2.23.2007

looking up and down and turning around

i looked up today and for the first time noticed that atop a house in my neighborhood is a beautiful rooftop deck. this is significant because i have lived in my house for six and a half years and know my neighborhood well - or so i thought. but today, while walking back from the grocery store, i thought to look up at an intersection where apparently i had never looked up before. so i spent the rest of the walk home looking up and noticing other things (some of which shouldn't be seen by the random passer-by...) and looking only slightly like a lost tourist and made it safely home with only a brief slip-n-slide on a patch of ice that hadn't quite melted away. i looked up. this one act, this one shift of line of sight, opened up new information and the story of my neighborhood has been expanded.

as a kid i was told to look right, left, and right again before crossing the street. i was told to watch my back, look straight ahead, don't look down (which always made me look down). as a child, when i was much smaller than the rest of the people in my house, i was told to look up but after i could navigate through every day activities on my own, i guess i forgot to look up as often as i look left, right, back, front, and down.

as qualitative researchers, we are taught to interview, collect artifacts, be participant observers and prepare fieldnotes, conduct focus groups... what haven't we thought to do? what situations can we create or put ourselves in that might render new insights into the questions that keep us up at night (or is that me?)? after reading the wonderful growing up with television, by joellen fisherkeller, a couple of students in my tv & youth class wondered how significant three case studies could be in the vast landscape of research related to the role/impact of tv in the lives of youth. i used to answer that query by advocating the richness and texture that comes from deep inquiry into phenomena, made possible through the use of ethnography, case studies and the like. but now i find myself asking a question in response: (how) can we afford to keep asking the same questions and using the same instruments/methods/positionalities/roles...? especially when the stories that are out in the ether are in desperate need of rewriting.

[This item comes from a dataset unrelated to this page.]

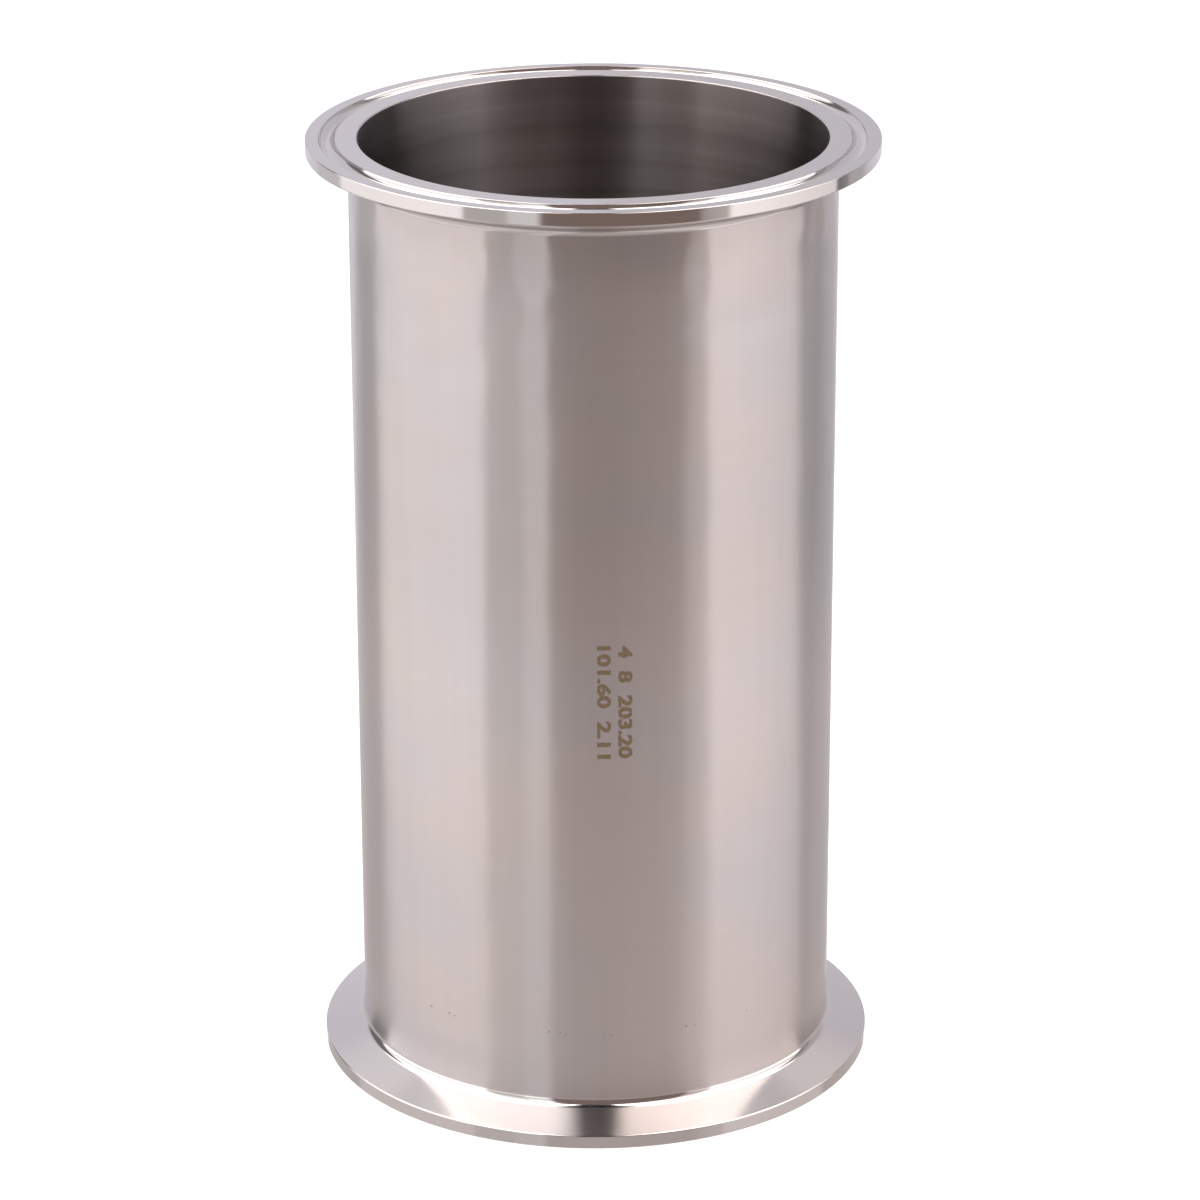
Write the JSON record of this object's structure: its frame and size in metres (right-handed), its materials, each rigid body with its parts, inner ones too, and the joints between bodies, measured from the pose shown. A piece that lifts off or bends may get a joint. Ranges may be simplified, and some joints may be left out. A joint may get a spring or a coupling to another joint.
{
  "type": "sanitary spool pipe",
  "caption": "Straight thin-walled stainless tube with a welded clamp ferrule and gasket groove at each end, for joining hygienic pipework.",
  "frame": {"origin": "centre of the lower sealing face, on the bore's axis", "axes": "+Z along the bore, from the lower sealing face to the upper one; X and Y are any two directions across it"},
  "size_m": [0.119, 0.119, 0.2032],
  "materials": {
    "brushed_tube": "satin",
    "polished_ferrule": "polished",
    "dressed_weld": "satin"
  },
  "bodies": {
    "root": {"tube_body": "brushed_tube", "lower_ferrule": "polished_ferrule", "upper_ferrule": "polished_ferrule", "lower_girth_weld": "dressed_weld", "upper_girth_weld": "dressed_weld"}
  },
  "joints": []
}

hopefully this will all make more sense in 9.5 hours at which time i co-present the first of two papers this weekend. maybe it will be ok if i just look up and present with my back to the audience...

2.19.2007

"wassup rockers" and other questions of youth portrayal(s) in 15 minutes or less

i have seen kids. i have seen bully. having done so, it's fair to say that i have a complicated relationship with larry clark's portrayals of youth. but it's a recent film of clark's - wassup rockers - that has me intrigued, not so much for the film itself - i haven't yet seen it, but it's at the top of my netflix queue - but for the reviews about the film from netflix users. specifically, the differences viewers see between this recent youth pic and the others that clark has become known for, are interesting to say the least. whether viewers liked the film or not, they all more or less agree that wassup has fewer and tamer sex scenes, lots of images of kids just "sitting around" or skateboarding, and that the dialogue is sometimes lacking and certainly unexpected. having not actually seen the movie yet, i can't comment on the accuracy of these comments. i did, however, find the reasoning for viewers' like or dislike of the film quite intriguing. that is, while several individuals noted the toned down presence of jarring portrayals of teenage sexuality in this clark film, they all did not agree on the number of stars (1 to 5) they gave the movie.

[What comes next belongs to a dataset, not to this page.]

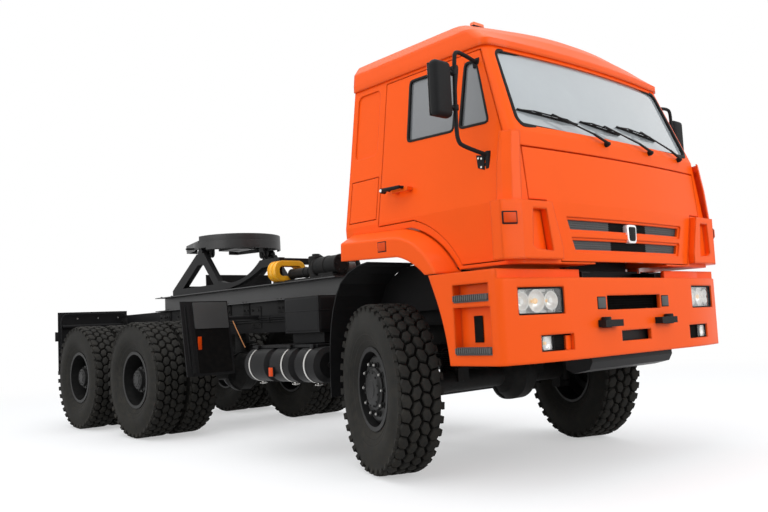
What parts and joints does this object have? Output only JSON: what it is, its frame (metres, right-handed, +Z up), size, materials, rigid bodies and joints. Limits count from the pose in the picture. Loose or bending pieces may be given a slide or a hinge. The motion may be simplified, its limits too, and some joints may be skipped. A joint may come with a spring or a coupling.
{
  "type": "six-wheel-drive cab-over truck tractor",
  "caption": "Cab-over off-road truck tractor with tilting cab, steered front wheels, twin-tyred rear bogie, winch and trailer coupling.",
  "frame": {"origin": "on the ground, midway along the truck's length and between its sides", "axes": "+Z up, the truck faces -Y, its left side is towards +X"},
  "size_m": [2.83, 6.98, 2.94],
  "materials": {
    "orange_paint": "gloss vivid orange",
    "black_paint": "satin black",
    "dark_plastic": "matt black",
    "tyre": "matt rubber",
    "window_glass": "clear, slightly grey",
    "lamp_glass": "clear lens",
    "red_lens": "gloss red",
    "amber_lens": "gloss orange",
    "yellow_paint": "satin yellow",
    "cast_iron": "satin black cast",
    "seat_cloth": "dark grey cloth"
  },
  "bodies": {
    "chassis": {"frame_rails": "black_paint", "subframe": "black_paint", "coupling_stand": "black_paint", "bumper": "orange_paint", "step_treads": "dark_plastic", "front_lamps": "lamp_glass", "tow_hooks": "black_paint", "under_member": "black_paint", "engine": "cast_iron", "driveline": "cast_iron", "front_axle": "cast_iron", "mid_axle": "cast_iron", "rear_axle": "cast_iron", "leaf_springs": "black_paint", "radiator": "black_paint", "fuel_tank": "black_paint", "air_tanks": "black_paint", "battery_box": "dark_plastic", "winch": "cast_iron", "winch_guard": "yellow_paint", "mudguards": "dark_plastic", "tail_lamps": "red_lens"},
    "cab": {"cab_shell": "orange_paint", "roof": "orange_paint", "windscreen": "window_glass", "rear_window": "window_glass", "cab_fenders": "orange_paint", "corner_deflectors": "orange_paint", "dashboard": "dark_plastic", "seats": "seat_cloth", "wipers": "dark_plastic", "roof_lamps": "amber_lens"},
    "door_right": {"door_right": "orange_paint", "door_glass_right": "window_glass", "mirror_right": "dark_plastic"},
    "door_left": {"door_left": "orange_paint", "door_glass_left": "window_glass", "mirror_left": "dark_plastic"},
    "front_panel": {"front_panel": "orange_paint"},
    "side_lid_right": {"side_lid_right": "orange_paint"},
    "side_lid_left": {"side_lid_left": "orange_paint"},
    "steering_wheel": {"steering_wheel": "dark_plastic"},
    "coupling_plate": {"coupling_plate": "cast_iron"},
    "knuckle_right": {"knuckle_right": "cast_iron"},
    "knuckle_left": {"knuckle_left": "cast_iron"},
    "tie_rod": {"tie_rod": "black_paint"},
    "front_wheel_right": {"front_tyre_right": "tyre", "front_rim_right": "black_paint"},
    "front_wheel_left": {"front_tyre_left": "tyre", "front_rim_left": "black_paint"},
    "mid_wheels_right": {"mid_tyres_right": "tyre", "mid_rims_right": "black_paint"},
    "mid_wheels_left": {"mid_tyres_left": "tyre", "mid_rims_left": "black_paint"},
    "rear_wheels_right": {"rear_tyres_right": "tyre", "rear_rims_right": "black_paint"},
    "rear_wheels_left": {"rear_tyres_left": "tyre", "rear_rims_left": "black_paint"}
  },
  "joints": [
    {"name": "cab_tilt", "type": "hinge", "parent": "chassis", "child": "cab", "pos_m": [0, -3.31, 1.1], "axis": [1, 0, 0], "range_deg": [0, 42]},
    {"name": "door_right_hinge", "type": "hinge", "parent": "cab", "child": "door_right", "pos_m": [-1.15, -3.315, 1.9], "axis": [0, 0, 1], "range_deg": [0, 70]},
    {"name": "door_left_hinge", "type": "hinge", "parent": "cab", "child": "door_left", "pos_m": [1.15, -3.315, 1.9], "axis": [0, 0, -1], "range_deg": [0, 70]},
    {"name": "front_panel_hinge", "type": "hinge", "parent": "cab", "child": "front_panel", "pos_m": [0, -3.424, 1.99], "axis": [-1, 0, 0], "range_deg": [0, 80]},
    {"name": "side_lid_right_hinge", "type": "hinge", "parent": "cab", "child": "side_lid_right", "pos_m": [-1.092, -2.09, 1.99], "axis": [0, 1, 0], "range_deg": [0, 80]},
    {"name": "side_lid_left_hinge", "type": "hinge", "parent": "cab", "child": "side_lid_left", "pos_m": [1.092, -2.09, 1.99], "axis": [0, -1, 0], "range_deg": [0, 80]},
    {"name": "steering_wheel_turn", "type": "hinge", "parent": "cab", "child": "steering_wheel", "pos_m": [0.6, -2.85, 2.185], "axis": [0, 0.4695, 0.8829], "range_deg": [-271, 991]},
    {"name": "coupling_tilt", "type": "hinge", "parent": "chassis", "child": "coupling_plate", "pos_m": [0, 1.39, 1.842], "axis": [1, 0, 0], "range_deg": [-12, 12]},
    {"name": "steer_right", "type": "hinge", "parent": "chassis", "child": "knuckle_right", "pos_m": [-0.86, -2.21, 0.568], "axis": [0, 0, 1], "range_deg": [-15, 55]},
    {"name": "steer_left", "type": "hinge", "parent": "chassis", "child": "knuckle_left", "pos_m": [0.86, -2.21, 0.568], "axis": [0, 0, 1], "range_deg": [-15, 55]},
    {"name": "tie_rod_eye", "type": "hinge", "parent": "knuckle_right", "child": "tie_rod", "pos_m": [-0.70101, -1.94861, 0.461], "axis": [0, 0, 1], "range_deg": [-60, 17]},
    {"name": "front_wheel_right_spin", "type": "hinge", "parent": "knuckle_right", "child": "front_wheel_right", "pos_m": [-1.01975, -2.15186, 0.568], "axis": [0.9397, -0.342, 0], "continuous": true},
    {"name": "front_wheel_left_spin", "type": "hinge", "parent": "knuckle_left", "child": "front_wheel_left", "pos_m": [1.01975, -2.26814, 0.568], "axis": [0.9397, -0.342, 0], "continuous": true},
    {"name": "mid_wheels_right_spin", "type": "hinge", "parent": "chassis", "child": "mid_wheels_right", "pos_m": [-0.925, 1.39, 0.568], "axis": [1, 0, 0], "continuous": true},
    {"name": "mid_wheels_left_spin", "type": "hinge", "parent": "chassis", "child": "mid_wheels_left", "pos_m": [0.925, 1.39, 0.568], "axis": [1, 0, 0], "continuous": true},
    {"name": "rear_wheels_right_spin", "type": "hinge", "parent": "chassis", "child": "rear_wheels_right", "pos_m": [-0.925, 2.83, 0.568], "axis": [1, 0, 0], "continuous": true},
    {"name": "rear_wheels_left_spin", "type": "hinge", "parent": "chassis", "child": "rear_wheels_left", "pos_m": [0.925, 2.83, 0.568], "axis": [1, 0, 0], "continuous": true}
  ],
  "couplings": [
    {"joint": "steer_left", "follows": "steer_right", "ratio": 1},
    {"joint": "tie_rod_eye", "follows": "steer_right", "ratio": -1.071},
    {"joint": "steering_wheel_turn", "follows": "steer_right", "ratio": 18}
  ]
}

...all of which got me thinking about what portrayals of youth we find palatable... believable... appropriately scintillating or adequately exploitive. i'm not ascribing any of these labels onto this or any other specific film, but raising the question to portrayals of youth - and their identities, social and cultural practices, literacies, etc. - in general. i am particularly keen on these imaginings as i prepare to share data about a new research project for the first time this weekend. with audience comes responsibility, and sometimes the stories we tell - that we solicit, interpret, repackage and restory - can have a lasting affect, like the frozen images that deborah appleman cautions us against in her chapter full of critical self-reflection ("are you makin' me famous or makin' me a fool": responsibility and respect in representation). so what will be our mission this weekend, as we cloak ourselves in the language of methodology and literacy theory? how will we engage the lives and performances of our research participants as more than data examples? how do we resist the danger of frozen representations when we have 15 minutes to share two years of work? and convey relationships that evolved slowly, over time, across experiences? how do we share texts and at the same time convey the stories behind the texts? and is there a way or space available that is better suited to work that is grounded in the pursuit of youth-full stories, new knowledge, and textured representations than the 15 minute paper presentation/short film/photo essay/reality tv series...?

2.15.2007

photo essay

Incarceration: American Style

an excerpt:
ILLINOIS—At Stateville Correctional Center, the buildings are based on Jeremy Bentham's 1787 design for the panopticon prison house. The round house is the last remaining panopticon cell house. It's used for segregating inmates from the general prison population and for holding inmates who are awaiting trial or transfer, 2002.

2.12.2007

myspace s.o.s.

when i logged onto my myspace account yesterday, i was dismayed - nay, heartsick - that all the messages in my inbox from a fellow myspacer were GONE! this person's profile has been deleted, which meant that all of our myspace message correspondence is gone, as well. so i offer this as a warning to those who may be relying on that messaging function as a source of data or who want to keep a record of some kind: cut and paste into a more stable format!

and, assuming that everyone already knows all of this, b/c i am somewhat of a ms neophyte, i ask: help! does anyone know how to retrieve these lost messages? is it doable? and why, oh, why do i not heed the call to back up my work - in whatever format it may exist?